Though her daughters were eventually returned to her, she railed against Canada's harsh anti-drug policies as she struggled to secure the return of her home and belongings. In a diary she kept in the third person, Johnston recorded her thoughts about her incarcerated husband one night while she looked out the window, wondering if she and he might be watching the same stars in the sky.

"Is he sleeping and does he know what a foolish world [we] live in?" she wrote. "A world that puts a man who nurtures and grows the only peace [his wife] knows in prison? A world that takes a father from his children...when they love him more than magic? That takes a husband from his wife when she needs him so, and loves him more?"

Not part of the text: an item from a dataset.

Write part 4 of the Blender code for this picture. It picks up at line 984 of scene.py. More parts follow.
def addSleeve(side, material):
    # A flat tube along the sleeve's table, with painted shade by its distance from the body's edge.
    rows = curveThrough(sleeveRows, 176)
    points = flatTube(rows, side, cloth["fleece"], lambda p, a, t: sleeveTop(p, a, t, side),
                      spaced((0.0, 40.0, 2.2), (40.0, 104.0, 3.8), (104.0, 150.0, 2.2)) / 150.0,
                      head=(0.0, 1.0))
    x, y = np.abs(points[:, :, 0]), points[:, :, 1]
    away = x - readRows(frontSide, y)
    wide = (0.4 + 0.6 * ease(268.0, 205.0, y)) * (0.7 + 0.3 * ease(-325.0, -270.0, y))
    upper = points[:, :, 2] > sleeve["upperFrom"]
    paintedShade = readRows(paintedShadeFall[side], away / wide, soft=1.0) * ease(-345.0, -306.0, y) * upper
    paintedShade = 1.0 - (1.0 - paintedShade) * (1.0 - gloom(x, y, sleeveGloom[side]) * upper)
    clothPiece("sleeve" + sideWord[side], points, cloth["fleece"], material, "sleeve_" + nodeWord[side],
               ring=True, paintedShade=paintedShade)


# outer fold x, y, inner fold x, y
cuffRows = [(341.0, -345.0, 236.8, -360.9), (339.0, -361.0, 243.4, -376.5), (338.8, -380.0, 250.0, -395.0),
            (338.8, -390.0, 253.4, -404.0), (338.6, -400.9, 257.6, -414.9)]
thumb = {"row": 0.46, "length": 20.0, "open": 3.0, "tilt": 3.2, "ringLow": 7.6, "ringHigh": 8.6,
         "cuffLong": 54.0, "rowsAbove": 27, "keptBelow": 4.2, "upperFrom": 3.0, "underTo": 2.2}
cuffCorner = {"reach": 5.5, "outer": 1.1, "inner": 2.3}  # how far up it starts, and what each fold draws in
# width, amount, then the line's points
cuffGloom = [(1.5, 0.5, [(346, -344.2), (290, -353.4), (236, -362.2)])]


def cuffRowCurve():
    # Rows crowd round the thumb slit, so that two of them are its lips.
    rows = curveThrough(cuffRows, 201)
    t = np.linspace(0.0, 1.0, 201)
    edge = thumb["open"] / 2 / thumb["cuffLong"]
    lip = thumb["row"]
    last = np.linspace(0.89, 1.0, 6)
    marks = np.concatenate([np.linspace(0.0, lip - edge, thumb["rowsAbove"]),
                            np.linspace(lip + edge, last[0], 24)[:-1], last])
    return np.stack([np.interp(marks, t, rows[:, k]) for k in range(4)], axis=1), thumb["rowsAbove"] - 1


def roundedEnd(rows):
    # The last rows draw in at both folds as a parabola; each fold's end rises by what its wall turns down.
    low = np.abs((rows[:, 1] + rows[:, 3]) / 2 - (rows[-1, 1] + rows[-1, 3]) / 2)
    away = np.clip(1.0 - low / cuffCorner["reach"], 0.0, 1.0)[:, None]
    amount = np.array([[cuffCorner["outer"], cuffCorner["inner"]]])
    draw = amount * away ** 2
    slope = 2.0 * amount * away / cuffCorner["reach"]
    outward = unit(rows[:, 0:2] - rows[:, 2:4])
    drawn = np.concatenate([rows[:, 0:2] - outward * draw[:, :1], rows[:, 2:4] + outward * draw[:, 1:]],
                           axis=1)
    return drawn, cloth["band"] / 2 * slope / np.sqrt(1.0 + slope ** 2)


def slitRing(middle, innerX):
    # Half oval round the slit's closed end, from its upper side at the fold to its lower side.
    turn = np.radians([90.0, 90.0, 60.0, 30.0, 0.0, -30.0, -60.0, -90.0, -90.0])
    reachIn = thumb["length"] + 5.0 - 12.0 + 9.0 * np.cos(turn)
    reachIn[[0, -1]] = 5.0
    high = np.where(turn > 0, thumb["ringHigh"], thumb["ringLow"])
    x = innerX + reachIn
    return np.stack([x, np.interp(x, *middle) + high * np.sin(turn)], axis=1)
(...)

Later, one of the things anyone who spoke with Johnston during his time in Inyo and Nye counties would remember is that he had an intense hatred of government. In the last days before his death Johnston was still actively cultivating marijuana plants inside Death Valley National Park, and died with a handful of marijuana seeds in the pocket of the shorts found near his body.

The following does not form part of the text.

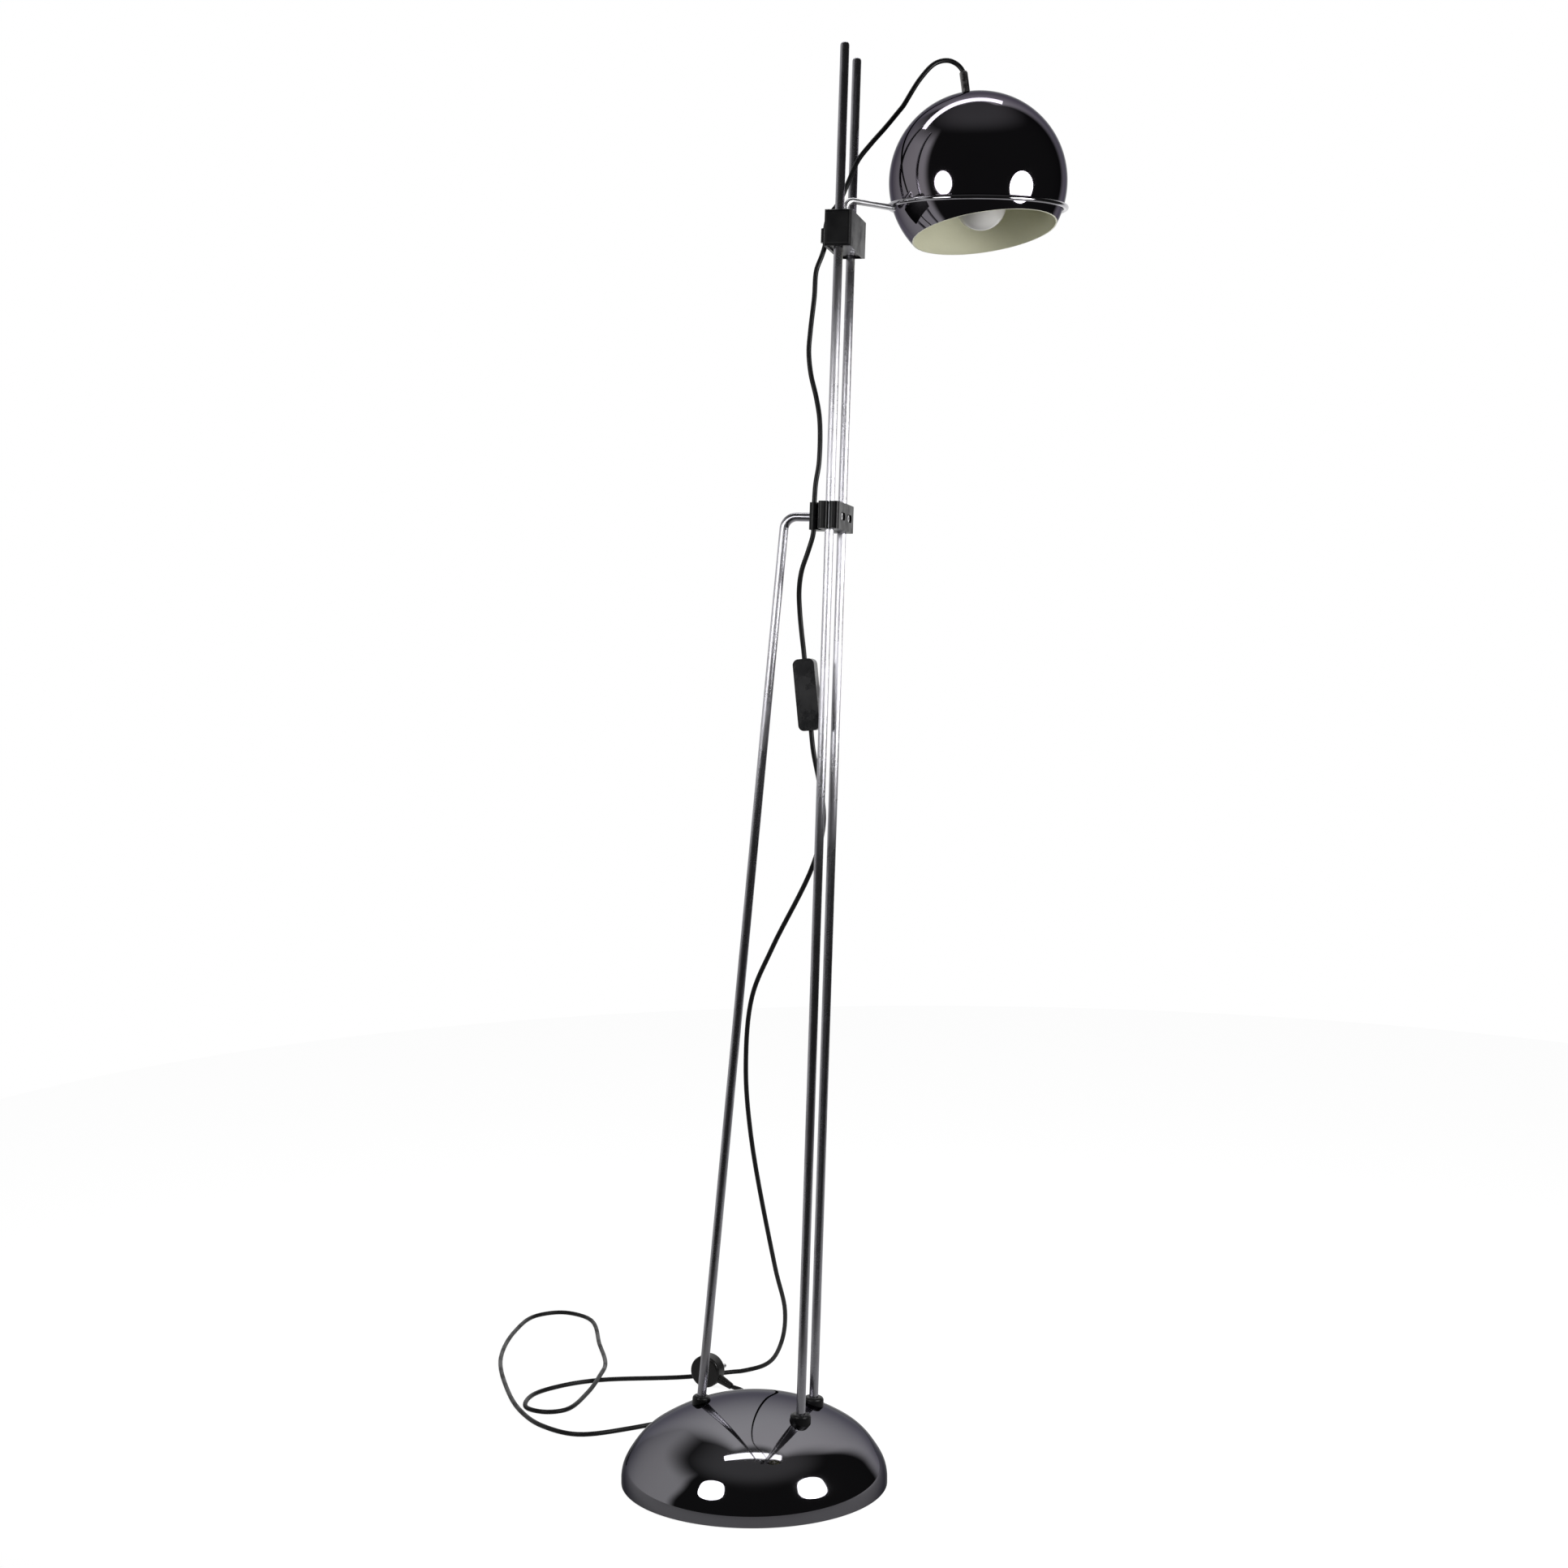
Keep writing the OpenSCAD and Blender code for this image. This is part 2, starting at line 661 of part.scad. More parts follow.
module friction_shoes() {
    color("white") at_slider() for (turn = [0, 180]) rotate([0, 0, turn]) difference() {
        translate([-pocket_w / 2 + soft_gap, shoe_back, shoe_low])
            cube([pocket_w - 2 * soft_gap, mast_gap / 2 - shoe_back - 1, shoe_top - shoe_low]);
        rod_bores(fit);
        translate([0, shoe_back - over, (shoe_low + shoe_top) / 2]) rotate([-90, 0, 0])
            cylinder(d = spring_d + spring_wire + 0.6, h = 3 + over);
    }
}

module shoe_spring() {
    half = shoe_back + 3 - spring_wire / 2;
    steps = spring_turns * 10;
    coil = [for (i = [0:steps])
        let (a = 360 * spring_turns * i / steps, r = spring_d / 2)
        [r * cos(a), (2 * i / steps - 1) * half, r * sin(a)]];
    color("gray") at_slider() translate([0, 0, (shoe_low + shoe_top) / 2])
        tube_along(coil, spring_wire, 5);
}

module arm_bush() {
    color([0.2, 0.2, 0.2]) at_slider() difference() {
        union() {
            translate([0, 0, bush_low]) cylinder(d = bush_d, h = slider_h / 2 - bush_low);
            translate([0, 0, slider_h / 2]) cylinder(d = flange_d, h = flange_t);
        }
        cylinder(d = arm_d + 2 * fit, h = slider_h);
    }
}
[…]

To date, further information about what happened to the Johnstons, either George or the ailing Tommi or their children, in the intervening years has been difficult to extract over international boundaries. Sources at the Royal Canadian Mounted Police have not yet cleared the release of further background information and Patricia Johnston, still reeling from the shock, declined to be interviewed at this time.

How George Johnston made the transition from a man with a name, a family, a home and a history to the mysterious Ballarat Bandit, a man who died nameless, naked and alone on the empty desert by his own hand, remains a mystery.

Detective Jeff Hollowell, of the Inyo County Sheriff's Department, who dedicated many hours to the pursuit of the elusive Bandit, said the identification had come as a relief. "I stared at that picture of him on my computer many times and wondered all the time who he was," Hollowell said.

But while law enforcement officers now have a name to apply to the man who caused so many sleepless nights among them, they are still working to piece together the history that brought him into their territory.

And relics of his Death Valley adventures continue to surface. A blue and white 1980 Ford Bronco was recently recovered from a very remote area in the national park's Butte Valley region, according to Detective Hollowell. The vehicle was stolen in Mancos, Colo., in 2003 and had apparently been collecting dust in Death Valley for more than two years before it was spotted and towed out about two weeks ago. Hollowell said authorities suspect the vehicle was another of the Bandit's casualties.

So far there is no indication that George Johnston, whom his wife described as having worked as a painter and drywaller for 25 years, ever received any specialized military training, though many law enforcement officials, especially Nye County's Sheriff Tony DeMeo, wondered if he had.

However, Patricia Johnston indicated that her husband, George Johnston's father, had been a brigadier general in the armed forces and had been present at D-Day during World War II. One officer speculated that having grown up with a career military man probably exposed Johnston to a great deal of the knowledge and procedures that so impressed and worried authorities responsible for the military facilities in Nye County.

Van Norman said he notified Patricia Johnston of her son's death on Feb. 17, and said that she was "bewildered" to learn not only of the manner of his death but his exploits in the year leading up to it.

According to Van Norman, Johnston said she had last seen her son seven years ago, around the time of his father's death, and had no idea of where he had gone or what he had been doing since. "She didn't say so directly, but my impression was this just didn't sound like the son she knew," Van Norman said.

Now that the Ballarat Bandit has been identified, his family will have the option of claiming George Johnston's remains from the lonely potter's field in San Bernardino County and returning them to Prince Edward Island for reburial, Van Norman said, but as yet no decisions had been made in the matter.

Meanwhile, as has been the case all along, George Johnston, better known in Death Valley country as the Ballarat Bandit, still leaves in his wake many mysteries unsolved and many questions unanswered.